Fish Eaters: The Whys and Hows of Traditional Catholicism


Matthew 13:9 "He that hath ears to hear, let him hear."


The Pounds (or "The Minae") 1



Luke 19:11-27

As they were hearing these things, he added and spoke a parable, because he was nigh to Jerusalem, and because they thought that the kingdom of God should immediately be manifested. He said therefore: A certain nobleman went into a far country, to receive for himself a kingdom, and to return. And calling his ten servants, he gave them ten pounds, and said to them: Trade till I come.

But his citizens hated him: and they sent an embassage after him, saying: We will not have this man to reign over us.

And it came to pass, that he returned, having received the kingdom: and he commanded his servants to be called, to whom he had given the money, that he might know how much every man had gained by trading.

And the first came, saying: Lord, thy pound hath gained ten pounds. And he said to him: Well done, thou good servant, because thou hast been faithful in a little, thou shalt have power over ten cities.

And the second came, saying: Lord, thy pound hath gained five pounds. And he said to him: Be thou also over five cities.

And another came, saying: Lord, behold here is thy pound, which I have kept laid up in a napkin; For I feared thee, because thou art an austere man: thou takest up what thou didst not lay down, and thou reapest that which thou didst not sow.

He saith to him: Out of thy own mouth I judge thee, thou wicked servant. Thou knewest that I was an austere man, taking up what I laid not down, and reaping that which I did not sow: And why then didst thou not give my money into the bank, that at my coming, I might have exacted it with usury? And he said to them that stood by: Take the pound away from him, and give it to him that hath ten pounds.

And they said to him: Lord, he hath ten pounds.

But I say to you, that to every one that hath shall be given, and he shall abound: and from him that hath not, even that which he hath, shall be taken from him. But as for those my enemies, who would not have me reign over them, bring them hither, and kill them before me.


Commentary
from the Catholic Encyclopedia

Whether we shall identify or divide these two celebrated apologues [The Parable of The Talents and this parable] can scarcely be determined. St. Mark (13:34-36) blends his brief allusion with a text from the ten virgins. The circumstances in the first and third Gospels differ; but the warning is much the same. Commentators note that here the active life is extolled, as in the virgins a heedful contemplation.

No argument for the lawfulness of usury can be drawn from verse 27. The "servant" was a bondslave; all that he had or acquired would be his master's property.

"To him that hath shall be given" is one of the "hard sayings" which, while disclosing a law of life, seems not to harmonize with Christian kindness. Yet the analogy of God's dealings--not "mere" benevolence, but "wise and just" recognition of moral effort is hereby maintained. If our Lord, as tradition tells, said, "Be ye good money changers" (cf. I Thessalonians 5:21), the same principle is commended. Ethically, all that we have is a trust of which we rnust give account.
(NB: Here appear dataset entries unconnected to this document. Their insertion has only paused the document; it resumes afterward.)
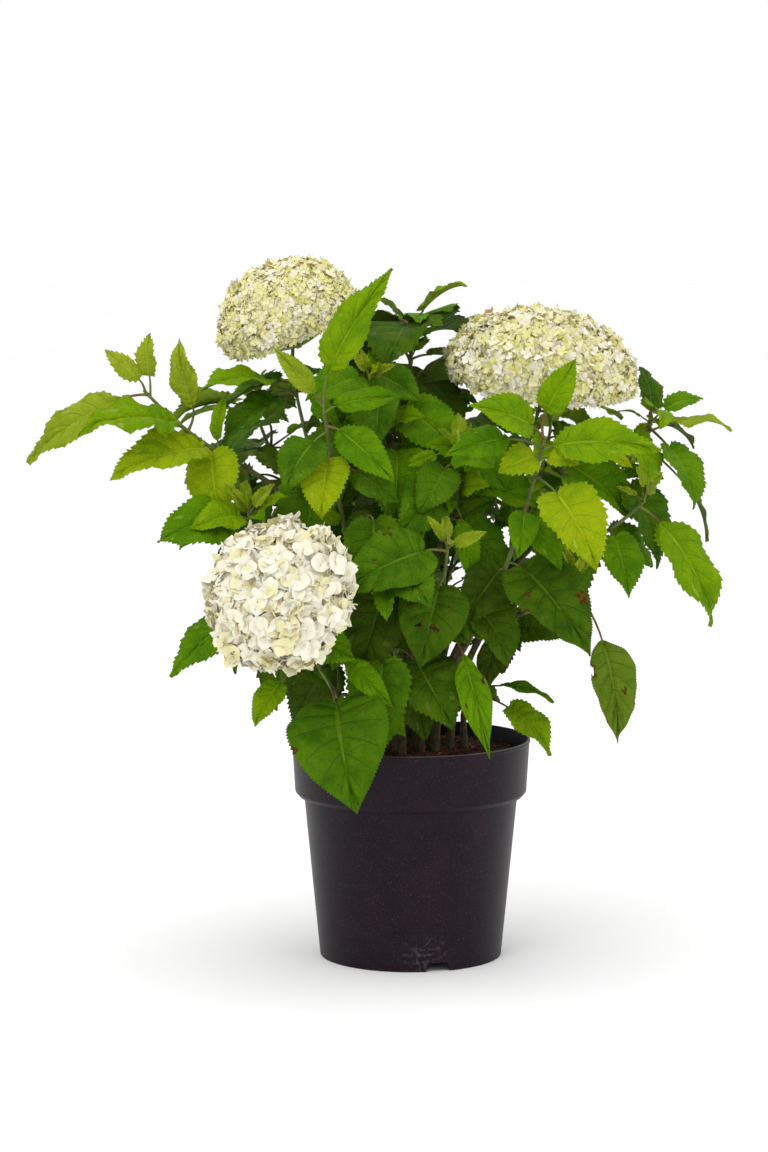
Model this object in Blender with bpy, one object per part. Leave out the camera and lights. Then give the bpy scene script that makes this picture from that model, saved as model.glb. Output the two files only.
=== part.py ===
"""A smooth hydrangea with three mophead blooms, growing in a black nursery pot.

The pot and the growing medium are turned solids. Every cane and side bough is one tapering limb,
and it ends where its leafy shoot begins. A shoot is one solid: a stem with opposite pairs of leaves,
each pair turned a quarter round from the last, and with some leaves that are posed one by one.
A bloom is one solid: its stalk, a domed core and florets that stand out of it.

Metres, +Z up. The origin is the middle of the pot's flat underside. The plant's front is at -Y.
A bearing is in degrees round the pot's axis: 0 is the front, 90 is +X and 180 is the back.
"""

import math
import random
from collections import namedtuple

import bmesh
import bpy
from mathutils import Matrix, Vector
from mathutils.bvhtree import BVHTree

UP = Vector((0.0, 0.0, 1.0))
CLEAR = 0.0003
WELD = 1e-7
FULL_TURN = 2.0 * math.pi

# The pot
POT_HEIGHT = 0.229
POT_TOP_RADIUS = 0.125
POT_FOOT_RADIUS = 0.0950
POT_WALL = 0.002
POT_SIDES = 40
BAND_DEPTH = 0.061
BAND_FOOT_RADIUS = 0.1205
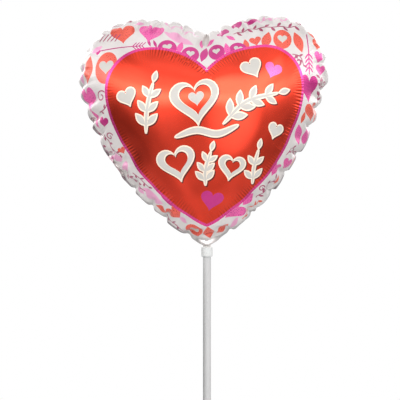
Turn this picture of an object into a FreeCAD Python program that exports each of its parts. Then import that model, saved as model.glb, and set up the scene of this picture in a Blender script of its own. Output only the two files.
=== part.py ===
import FreeCAD, Part
import math
import os
import Sketcher
from FreeCAD import Vector

# Heart-shaped foil balloon on its stick.
# Frame: origin at the centre of the stick's lower end, +Z up the stick, the printed front
# towards -Y. Millimetres.

DIMENSIONS = {
    # the stick, a thin plastic tube
    "stick_radius": 3.175,
    "stick_wall": 0.5,
    "stick_length": 280.0,
    # its end, squeezed in a little where the cup clamps it
    "clamped_radius": 2.975,
    "clamped_base": 276.6,
    # the clamp cup that traps the balloon's tail on the stick
    "cup_radius": 4.55,
    "cup_base": 276.8,
    "cup_height": 7.7,
    "cup_bottom_round": 1.1,
    "cup_top_round": 0.4,
    "running_gap": 0.05,
    # the film: thicker here than the real foil, so that the walls mesh cleanly
    "film": 0.3,
    "tail_film": 0.2,
    "valve_film": 0.15,
    # the tail: a sleeve over the stick's end that flattens to the throat
    "tail_gap": 0.03,
    "tail_base": 277.2,
    "tail_shoulder": 281.0,
    "throat_height": 285.0,
    "throat_gap": 0.3,
    "throat_half_width": 3.1,
    "throat_sag": 0.75,
    # the heart's outline: side arcs, lobe arcs and the shallow arcs that meet at the notch
    "lobe_centre": 52.3,
    "lobe_rise": 135.3,
    "lobe_radius": 47.0,
    "side_radius": 200.0,
    "side_turn": 15.5,
    "notch_radius": 98.7,
    "flange_width": 5.0,
    # the inflated depth and where the crown of each panel lies
    "half_depth": 46.0,
    "crown_drop": 22.0,
    # the neck channel through the seal, and the flat valve that lies in it
    "channel_half_width": 2.8,
    "channel_depth": 0.25,
    "channel_height": 9.0,
    "valve_neck_half_width": 2.5,
    "valve_neck_height": 9.0,
    "valve_half_width": 6.0,
    "valve_shoulder": 16.0,
    "valve_height": 46.0,
    "valve_gap": 0.05,
}

# Steps from the seam (0 degrees) to the crown (90 degrees) of the dome's profile.
DOME_STEPS = (0, 14, 30, 48, 66, 80)

doc = FreeCAD.newDocument("foil_balloon")
sheet = doc.addObject("Spreadsheet::Sheet", "sizes")


def fill_sheet():
    for row, (alias, value) in enumerate(DIMENSIONS.items(), start=1):
        sheet.set(f"A{row}", alias)
        sheet.set(f"B{row}", str(value))
        sheet.setAlias(f"B{row}", alias)
    doc.recompute()


def origin_plane(body, role):
    return next(item for item in body.Origin.OriginFeatures if item.Role == role)


def new_body(label):
    body = doc.addObject("PartDesign::Body", label)
    body.Label = label
    return body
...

For the diversity of talents, note St. Paul, I Corinthians 12:4 and the reconciliation of that diversity in "the same spirit". Both parables relate to Christ's second coming. Hence Loisy and others attribute to the Evangelists, and especially to St. Luke, an enlargement, founded on later history, perhaps taken from Josephus, and intended to explain the delay of the Parousia (Ev. synopt., II, 464-80) . Not accepting these premises, we put aside the conclusion.

Maldonatus (I, 493), who treats the stories as variants, observes, "it is no new thing that our Evangelists should appear to differ in circumstances of time and place, since they consider only the general outline (summam rei gestae), not the order or the time. Where else we find them seeming to disagree, they wish to explain not Christ's words but the drift of the parable as a whole".

Leaving St. Matthew, we note the one short Story peculiar to St. Mark, of the seed growing secretly (4:26-29). We have already assigned it to the group of the mustard tree and the leaven. Its point is conveyed in the Horatian line, "Crescit occulto velut arbor aevo" (Odes, I, xii, 36). The husbandman who "knows not how" the harvest springs cannot be the Almighty, but is the human sower of the word. For homiletic purposes we may combine this parable with its cognate, "unless the grain of wheat die" (John 12:24) which applies it to Christ Himself and His Divine influence.


Footnote:
1 The Douay notes say this about the line "He gave them ten pounds":

In the original, what is here translated a pound, is in Latin, mina, in value of our coin, three pounds two shillings and sixpence.

Hence the other name for this parable as "The Parable of the Minae."